In the first lines of the third stanza of ‘Canto I,’ the speaker describes how all of a sudden, Anticlea (his mother) shows up before Odysseus gets to answer Eplenor. He sends her off before running into Tiresias, the man he’s been looking for. This is the second time that Odysseus has existed in the underworld, and Tiresias notes that. Tiresias prepares to share a bit of knowledge with Odysseus in exchange for the drink of wine he’s brought him.
Lines 7-19
And I stepped back,
And he strong with the blood, said then: “Odysseus
“Shalt return through spiteful Neptune, over dark seas,
(…)
Cypri munimenta sortita est, mirthful, orichalchi, with golden
Girdles and breast bands, thou with dark eyelids
Bearing the golden bough of Argicida. So that:
The last lines of the canto include Tiresias’ words to Odysseus, a prophecy. He tells him that he’s going to need to go back the way he came and that he’s soon going to lose all of his friends. There is an interesting moment when Pound inserts the line “Lie quiet Divus” into the poem. This is an allusion to the medieval translator who published a Latin version of The Odyssey in 1538. Once the story resumes, Tiresias tells Odysseus that he’ll pass the Sirens on the next part of his journey.

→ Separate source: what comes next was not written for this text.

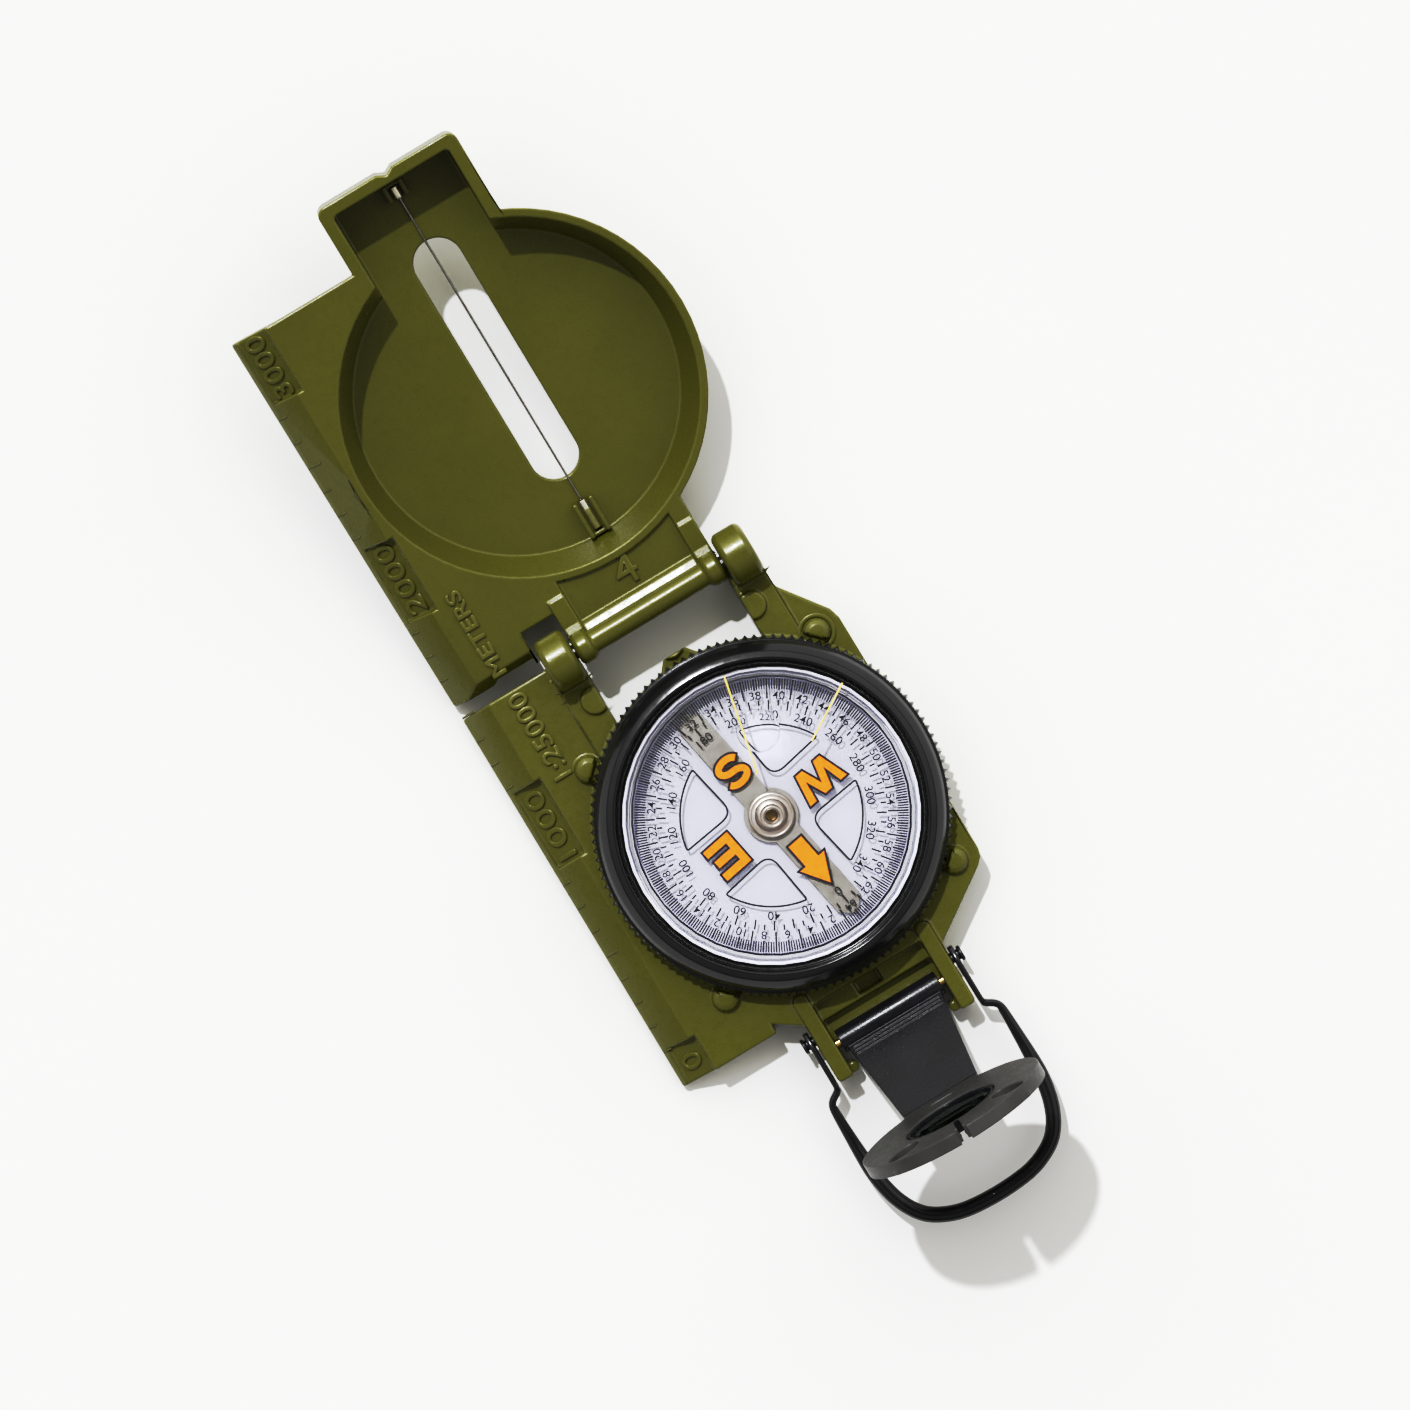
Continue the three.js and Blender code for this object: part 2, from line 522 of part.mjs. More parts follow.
// Places a piece turned about the disc's own axis in the middle of the eyepiece disc.
function onDisc(geometry) {
  return geometry.translate(0, EYE_DISC.centre, 0).rotateX(EYE_BEND).translate(0, EYE_ARM.length, 0);
}

function lens() {
  const { radius, centre, edge } = LENS;
  const half = [];
  for (let i = 0; i <= LENS_RINGS; i += 1) {
    const r = radius * i / LENS_RINGS;
    half.push([r, edge + (centre - edge) * (1 - (r / radius) ** 2)]);
  }
  return turned([...half.map(([r, z]) => [r, -z]), ...half.reverse()], 28);
}

// ---------- thumb loop, drawn level with its pivot at the origin ----------

function thumbLoop() {
  const reach = LOOP.end - LOOP.y;
  const armEnd = LOOP_ARM.end - LOOP.y;
  const bow = new THREE.CatmullRomCurve3([
    [-12.95, armEnd + 0.6], [-13.3, armEnd - 0.5], [-13.95, armEnd - 2],
    [-14, armEnd - 5], [-14.1, -16], [-LOOP.half, -21], [-11, reach + 4], [-6.3, reach + 0.9],
    [0, reach], [6.3, reach + 0.9], [11, reach + 4], [LOOP.half, -21], [14.1, -16],
    [14, armEnd - 5], [13.95, armEnd - 2], [13.3, armEnd - 0.5], [12.95, armEnd + 0.6],
  ].map(([x, y]) => new THREE.Vector3(x, y, 0)));
  const section = new THREE.Shape().absarc(0, 0, LOOP.wire / 2, 0, Math.PI * 2);
  const wire = new THREE.ExtrudeGeometry(section,
    { steps: 48, curveSegments: 4, extrudePath: bow });
  const bars = [-1, 1].map((side) => {
    const [x0, x1] = [side * LOOP_ARM.half - LOOP_ARM.thickness / 2,
      side * LOOP_ARM.half + LOOP_ARM.thickness / 2];
    const bar = block([x0, armEnd, -LOOP_ARM.width / 2], [x1, 0, LOOP_ARM.width / 2]);
    return join(bar, crossBar(LOOP_ARM.width / 2, x0, x1, 0, 0));
  });
  return cut(join(wire, ...bars), crossBar(RIVET.radius + GAP, -20, 20, 0, 0));
}

function rivet(side) {
  const reach = LOOP_ARM.half + LOOP_ARM.thickness / 2 + GAP;
  const pin = crossBar(RIVET.radius, RIVET.inner, reach + 0.2, LOOP.y, LOOP.z);
  const head = crossBar(RIVET.head, reach, reach + 0.5, LOOP.y, LOOP.z);
  const piece = join(pin, head);
  return side > 0 ? piece : piece.applyMatrix4(new THREE.Matrix4().makeScale(-1, 1, 1));
}

// ---------- assembly ----------

const compass = new THREE.Group();

compass.add(
  mesh('base_frame', baseFrame(), olive),
  mesh('base_bottom_plate', basePlate(), black),
  ...corners.map((corner, i) => mesh(`plate_screw_${i + 1}`, screw(corner), steel)),
  mesh('hinge_pin_right',
    crossBar(HINGE_PIN.radius, ...HINGE_PIN.right, HINGE.y, HINGE.z), black),
  mesh('hinge_pin_left',
    crossBar(HINGE_PIN.radius, ...HINGE_PIN.left, HINGE.y, HINGE.z), black),
  mesh('bezel_clip_ring', clipRing(), steel),
  mesh('detent_spring', detentSpring(), steel),
  mesh('capsule_cup', capsuleCup(), white),
  mesh('dial_backing', ring(BACKING.hole, BACKING.radius, BACKING.z0, BACKING.z1, INNER_ROUND), white),
  mesh('capsule_gasket', ring(19.95, 20.5, 9.65, 10.1, INNER_ROUND), rubber),
  mesh('capsule_window', ring(0, WINDOW.radius, WINDOW.z0, WINDOW.z1, INNER_ROUND), glass),
  mesh('pivot_post', pivotPost(), steel),
  mesh('loop_rivet_right', rivet(1), black),
  mesh('loop_rivet_left', rivet(-1), black),
  mesh('eyepiece_pin',
    crossBar(EYE_PIN.radius, -EYE_PIN.half, EYE_PIN.half, EYE_PIVOT.y, EYE_PIVOT.z, 16), brass),
);

const dial = new THREE.Group();
dial.rotation.z = NORTH;
dial.add(
  mesh('dial_card', ring(2, CARD.radius, CARD.z0, CARD.z1, INNER_ROUND), white),
  mesh('magnet_bar', magnetBar(), steel),
  mesh('dial_hub', dialHub(), steel),
  mesh('hub_jewel', hubJewel(), brass),
);

const bezel = new THREE.Group();
bezel.add(
  mesh('bezel_ring', bezelRing(), black),
  mesh('bezel_glass', ring(0, GLASS.radius, GLASS.z0, GLASS.z1, INNER_ROUND), glass),
  mesh('index_line_long', indexLine(6.1, 20.9, 12.2), yellow),
  mesh('index_line_short', indexLine(12, 21.3, 59), yellow),
);

const cover = new THREE.Group();
cover.position.set(0, HINGE.y, HINGE.z);
cover.rotation.x = COVER_ANGLE;
cover.add(
  mesh('cover_lid', coverLid(), olive),
  mesh('wire_post_lower', wirePost(11.3, 16.9, 11.3), olive),
  mesh('wire_post_upper', wirePost(67, 69.6, 69), olive),
  mesh('sighting_wire', sightingWire(), steel),
);

const eyepiece = new THREE.Group();
eyepiece.position.set(0, EYE_PIVOT.y, EYE_PIVOT.z);
eyepiece.rotation.x = EYE_ARM_ANGLE;
eyepiece.add(
  mesh('eyepiece_bracket', eyepieceBracket(), black),
  mesh('lens_ring', onDisc(ring(6.35, 6.7, -0.9, 0.9, INNER_ROUND)), black),
  mesh('eyepiece_lens', onDisc(lens()), glass),
);

const loop = new THREE.Group();
loop.position.set(0, LOOP.y, LOOP.z);
loop.add(mesh('thumb_loop', thumbLoop(), black));

compass.add(dial, bezel, cover, eyepiece, loop);

export default compass;
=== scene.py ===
"""Sighting compass, opened for use: finishes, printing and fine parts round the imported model.

Shapes are drawn in millimetres and scaled to the frame's metres when they become pieces.
Angles on the dial run clockwise from its north. Angles on the case run clockwise from +Y.
"""

import json
import math

import bmesh
import bpy
from mathutils import Matrix, Vector


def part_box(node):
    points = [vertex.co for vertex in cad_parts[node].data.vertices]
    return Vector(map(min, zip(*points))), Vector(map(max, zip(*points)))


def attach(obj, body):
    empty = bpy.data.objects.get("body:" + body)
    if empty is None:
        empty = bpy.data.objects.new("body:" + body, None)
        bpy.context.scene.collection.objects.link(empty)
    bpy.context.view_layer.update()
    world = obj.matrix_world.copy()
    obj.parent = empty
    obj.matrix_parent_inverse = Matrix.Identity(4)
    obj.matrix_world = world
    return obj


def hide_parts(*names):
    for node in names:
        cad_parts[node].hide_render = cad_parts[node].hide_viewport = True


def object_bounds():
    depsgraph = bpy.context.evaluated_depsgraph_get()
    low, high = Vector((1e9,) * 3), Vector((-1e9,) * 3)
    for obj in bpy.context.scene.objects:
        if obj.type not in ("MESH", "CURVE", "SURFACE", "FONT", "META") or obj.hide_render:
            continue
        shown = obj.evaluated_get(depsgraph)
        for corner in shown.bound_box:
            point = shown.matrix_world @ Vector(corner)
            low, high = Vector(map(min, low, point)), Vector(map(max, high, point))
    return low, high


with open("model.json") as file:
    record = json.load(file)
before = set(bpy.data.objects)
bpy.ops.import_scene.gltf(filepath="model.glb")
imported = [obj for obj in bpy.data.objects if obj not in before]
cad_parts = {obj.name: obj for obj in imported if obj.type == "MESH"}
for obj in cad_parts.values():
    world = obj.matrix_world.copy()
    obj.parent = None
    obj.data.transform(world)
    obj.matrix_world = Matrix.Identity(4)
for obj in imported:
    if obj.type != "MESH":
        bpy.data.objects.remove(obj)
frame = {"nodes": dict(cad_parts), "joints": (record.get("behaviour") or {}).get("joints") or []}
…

Finally, Pound ends the canto by including a respectful dedication to Aphrodite. He uses the phrase “Cypria munimenta sortita est” which is Latin for “The citadels of Cyprus were her appointed realm,” suggesting that it’s only for love that a journey like this can be made. Without explaining why Pound felt like he needed to make a dedication to Aphrodite, the poem ends with “So that:”.
Similar Poetry
Readers who enjoyed the first canto of The Cantos should also look into some of Pound’s other best-known poems. These include ‘In a Station at the Metro’, ‘The River Merchant’s Wife’, and ‘The Garden’. Some other related poems include ‘On First Looking Into Chapman’s Homer’ by John Keats and ‘Odysseus to Telemachus’ by Joseph Brodsky. The former was written after Keats read Chapman’s translation of Homer for the first time on a night in 1815. ‘Odysseus to Telemachus’ is told from the perspective of the epic hero, Odysseus while he is stranded on Circe’s island.